Lang persuaded the judge that the scholarship should be treated differently because the fund was created after the college borrowed money from restricted endowment funds. Overall, Lang said she’s satisfied the court found the Becky Rom scholarship should be made whole.
“That’s the relief we sought, and that’s the relief I think we’re getting,” Lang said.
However, the change will reduce funds allocated to nonprofit groups the Sigurd Olson Environmental Institute, or SOEI, and Burke Center for Ecosystem Research. Even so, Rocky Barker, treasurer on SOEI’s board, said he’s pleased the group is set to receive around $900,000. He said it will help further the legacy of writer and conservationist Sigurd Olson, who led efforts to preserve wilderness and the Boundary Waters.
“If we get this money, it’s a transition point from survival to sustainability,” Barker said. “It really makes a big difference for us.”
No endowment fund was more affected by the college’s borrowing than the $10 million set aside in 2015 for the Burke Center for Freshwater Innovation, said Jonathan Ingrisano, an attorney with Godfrey & Kahn representing the center. The Burke Center’s endowment was restricted for use on supporting freshwater research and policy.
In court filings, Ingrisano called the college’s repeated borrowing from the fund and other restricted endowments “regrettable.” The newly formed Burke Center is slated to receive nearly $2.1 million.

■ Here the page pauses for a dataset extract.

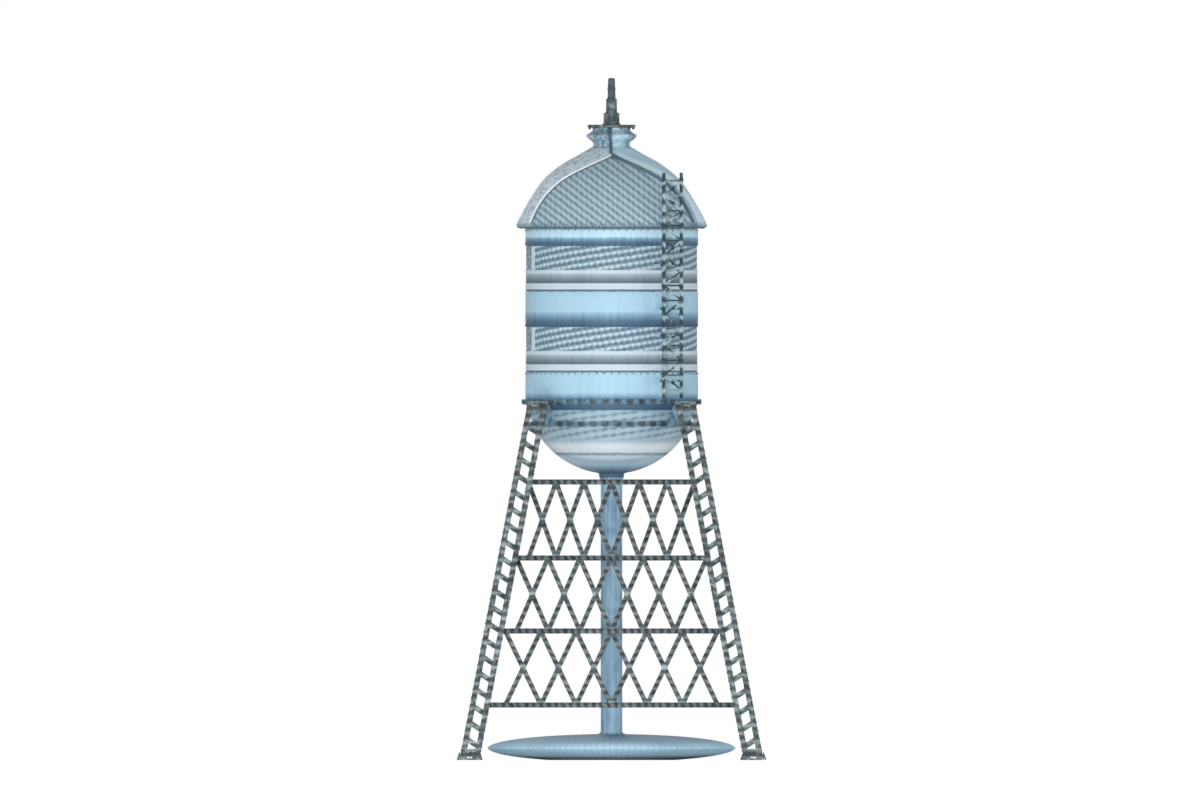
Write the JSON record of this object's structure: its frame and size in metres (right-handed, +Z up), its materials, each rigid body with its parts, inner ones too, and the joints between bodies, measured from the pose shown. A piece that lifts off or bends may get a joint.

“Donors are right to be frustrated with how endowment funds were used at Northland College. … However, the attorney general is responsible for reviewing these matters and he has not challenged the college’s decision on how to allocate the remaining funds,” Ingrisano said in a statement.
After Northland closed, Norgaard and his family set up a new scholarship, the Bjorn Norgaard Adventurous Spirit Memorial Fund, at Northfield High School in Minnesota. Under the college’s proposal, almost $8,200 will be transferred to the nonprofit organization Northfield Shares to manage the fund.
He and other donors could recover additional funds from any sale of the college’s assets.